Nun aber zur Streckenbeschreibung. Start am Schloss Charlottenburg. Albrecht von Preußen, ein Kronprinz, der nie zu majestätischen Ehren kam, aber eine interessante Personalie ist, thront mit seiner Statue in der Schlossstraße genau vis-à-vis vom Hauptportal des Schlosses mit Blickrichtung auf den Großen Kurfürsten hoch zu Ross auf dem Vorplatz. Genau dort trafen wir uns. Ich muss alle erwähnen: Hildegard, Kristina, Marion8, Marita, Gert, Horst, Rainer. Also gleich rüber über den Spandauer Damm zum Barock-Schloss, laufen am Langhansbau (Ostflügel) vorbei, um gleich mit der Spree Kontakt aufzunehmen, denn die Tour ist Spree geprägt. Vielmehr folgen wir dem für Berlin wichtigen Fluss in seinen Windungen von Charlottenburg bis Tiergarten/Mitte. Das ist möglich, jedoch an einigen Stellen behindert durch Wegearbeiten. Macht aber nichts. Immer längs des Wassers, unter, über Brücken, nach Moabit. Und spätestens hier beginnt das eigentliche Aha-Erlebnis.
Was in 20 – 30 Jahren bzw. seit der Wende hier alles erbaut, verändert oder instandgesetzt wurde, ist beeindruckend. Eine Besichtigungstour per Fahrrad oder auch gesellig als Wanderung ist empfehlenswert. Es sind vom Schloss bis zum Hauptbahnhof oder bis zum Reichstag/ Bundeskanzleramt etwa 7 km. Im Regierungsviertel angekommen, wird die Architektur von Charlotte Frank und Axel Schultes (2001 in Gemeinschaft) mit ihrem herausragenden Bau des Bundeskanzleramtes sichtbar, das dominierend auf die gesamte Palette aller umliegenden Bauten einschließlich des grandiosen Hauptbahnhofs (Architekt Meinhard von Gerkan, 2006) wirkt.

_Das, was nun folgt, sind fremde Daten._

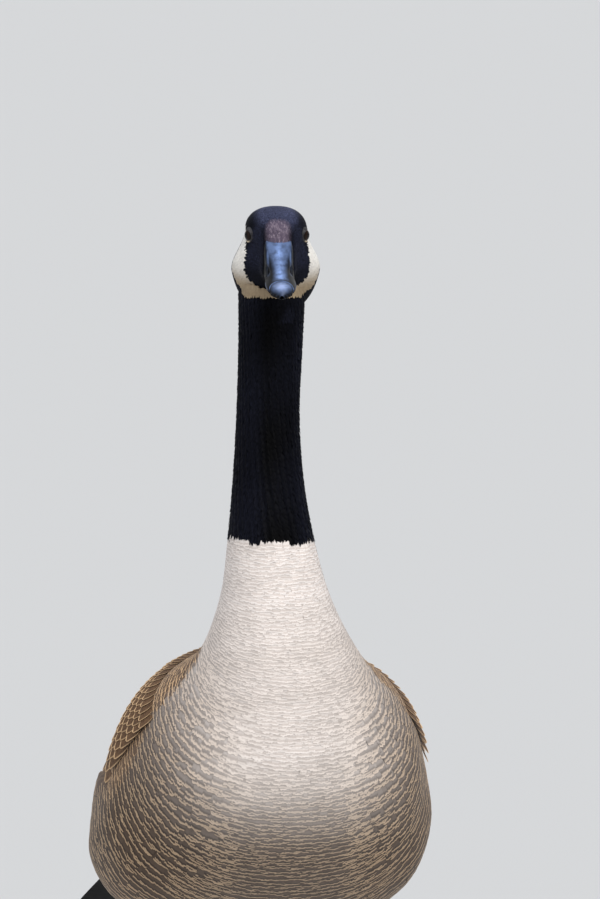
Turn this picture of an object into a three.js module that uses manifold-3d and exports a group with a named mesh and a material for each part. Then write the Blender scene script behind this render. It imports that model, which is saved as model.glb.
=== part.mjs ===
// A Canada goose, life size, standing alert with its neck straight up and its face turned to the viewer.
// Millimetres, +Z up. The goose faces -Y, its right side is -X, and its feet stand on z = 0.
import * as THREE from "three";
import { mergeVertices } from "three/addons/utils/BufferGeometryUtils.js";
import Module from "manifold-3d";

const wasm = await Module();
wasm.setup();

// Driving sizes
const GAP = 0.3;
const STAND = 30;
const TORSO_SECTIONS = 23;
const NECK_SECTIONS = 11;
const NECK_START = 9.0;
const NECK_END = 12;
const POCKET_DEPTH = 8;
const FLANK_BULGE = 4;
const WALL = 2;
const EYE_HEIGHT = 634;
const EYE_BACK = -152;
const EYE_SIDE = -9;
const EYE_RADIUS = 6.2;
const EYE_SPACING = 34.4;
const HEAD_NOD = 11;
const HEAD_TURN = -7;
const TAIL_LENGTH = 168;
const TAIL_DROP = 32;
const TAIL_SPREAD = 21;
const STANCE = 50;
const HOCK_HEIGHT = 90;
const TOE_LENGTH = 80;
const WEB_THICKNESS = 2;
const ANKLE_CUT = 17;

// Sections of the body from the tail root (0) to the top of the neck (13). y and z place the widest line,
// with z counted from a level STAND above the floor. lean turns the section's upward direction back from
// straight up, belly, back and side are its reaches, and shift moves it sideways.
const BODY = [
  { y: 201, z: 166, lean: 26, belly: 22, back: 22, side: 38, shift: 0 },
  { y: 143, z: 153.5, lean: 24, belly: 52, back: 63, side: 85, shift: 0 },
  { y: 76, z: 166.4, lean: 24, belly: 76, back: 89, side: 110, shift: 0 },
  { y: 12.4, z: 184, lean: 24, belly: 94, back: 106, side: 121, shift: 0 },
  { y: -51.3, z: 208.4, lean: 24, belly: 103, back: 110, side: 121, shift: 0 },
  { y: -91, z: 234.7, lean: 33, belly: 103, back: 104, side: 113, shift: 0 },
  { y: -125.6, z: 269.3, lean: 47, belly: 86, back: 88, side: 96, shift: 0 },
  { y: -136.8, z: 313.1, lean: 63, belly: 62, back: 62, side: 64, shift: -2 },
  { y: -136.2, z: 362.4, lean: 77, belly: 46, back: 44, side: 42, shift: -6.5 },
  { y: -134.6, z: 405.2, lean: 85, belly: 37, back: 35, side: 32.3, shift: -10.2 },
  { y: -131.5, z: 450, lean: 90, belly: 31, back: 28, side: 26, shift: -12 },
  { y: -130, z: 500, lean: 90, belly: 27, back: 26, side: 22.8, shift: -12 },
  { y: -130, z: 555, lean: 90, belly: 26.5, back: 26, side: 23.2, shift: -10 },
  { y: -131, z: 605, lean: 90, belly: 27, back: 27, side: 24.5, shift: -9 },
];
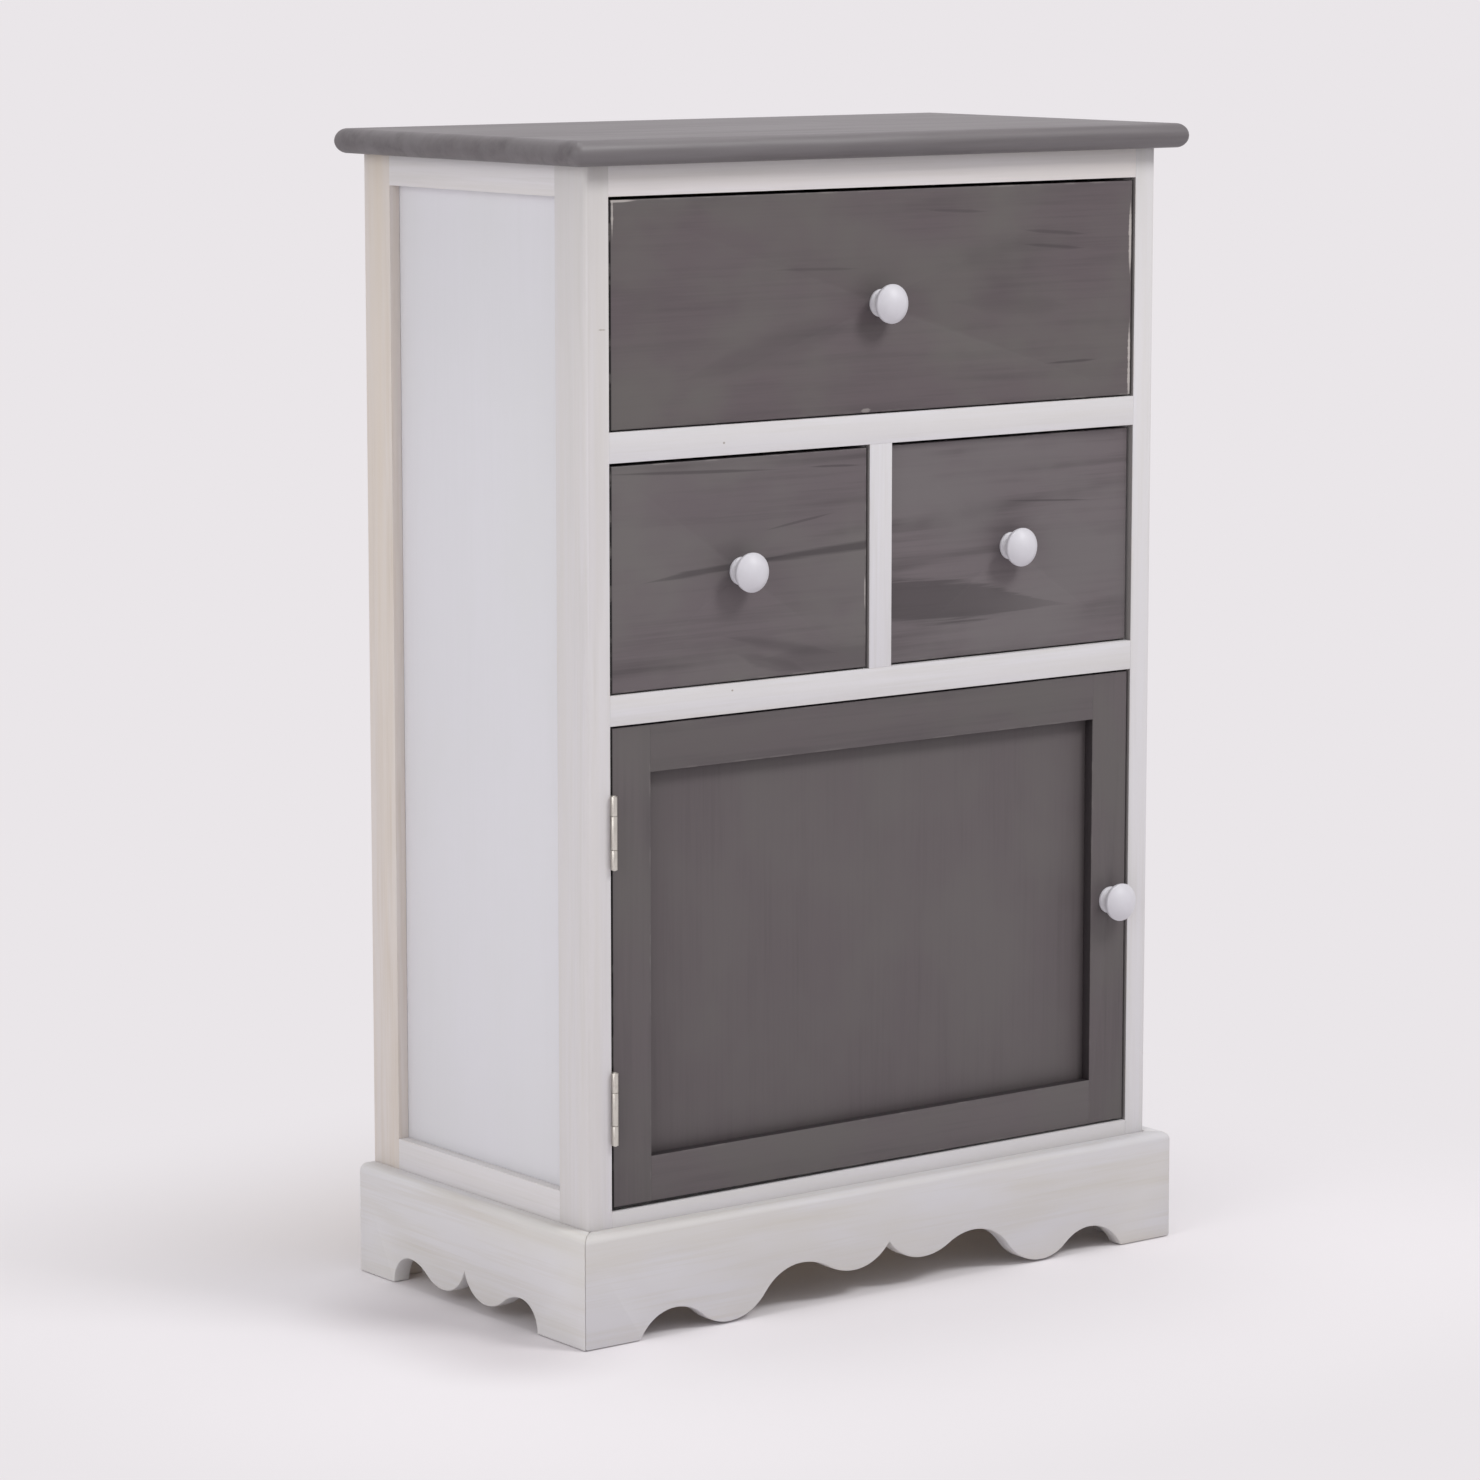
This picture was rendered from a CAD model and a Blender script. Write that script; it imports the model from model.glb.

Wir wechseln die Flussseite am Bahnhof über den Steg, der als Fußgängerbrücke allen Berlin-Marathon-Teilnehmer*innen bekannt sein dürfte, wenn sie mit der S-Bahn am HBf. ankommen, denn sie führt in den Startbereich. Damit haben wir heute natürlich nichts im Sinn. Erst Ende September. Der Weg am Wasser führt uns direkt unter der Brücke durch, die das Regierungschefgebäude mit dem möglicherweise bald bebauten Garten verbindet. Kurz dahinter ist das Haus der Kulturen erreicht, das als ehemalige Kongresshalle heute ganz anders genutzt wird, wie der Name schon sagt. Zur Linken ist der Tiergarten erreicht und geradewegs zur John-Foster-Dulles-Allee kommt uns der Sitz des Bundespräsidenten mit Schloss Bellevue in die Augen. Weil wir jetzt linksseitig der Spree in Fließrichtung laufen, müssen wir etlichen Weg-Instandsetzungsarbeiten ausweichen. Wir kommen wieder, wenn das fertig ist und die Umwege entfallen.
So verlassen wir die Spree und orientieren uns zum Landwehrkanal, an dem wir wunderbar auf dem Begleitweg laufen können. Nun ist langsam Land in Sicht. Zwei, drei km noch, dann dürfte es reichen. Und da wir einige Pausen eingelegt hatten und auch nicht gerade vor lauter Ehrgeiz darauf brannten, unbedingt in einem Zeitfenster zu bleiben, war es neben der unvermindert anhaltend guten Laune ein Lauf, der unbemerkt bei 14,66 km endete. Hätte ich nicht gedacht, denn 12 – 13 km waren vorhergesagt, gewiss, die Baustellen-Umwege. Ihr werdet mir verzeihen.
Horst
P.S. Dankminute jetzt für Rainer …….. und ein, zwei Fotos kommen noch, aber erst morgen, bin müde.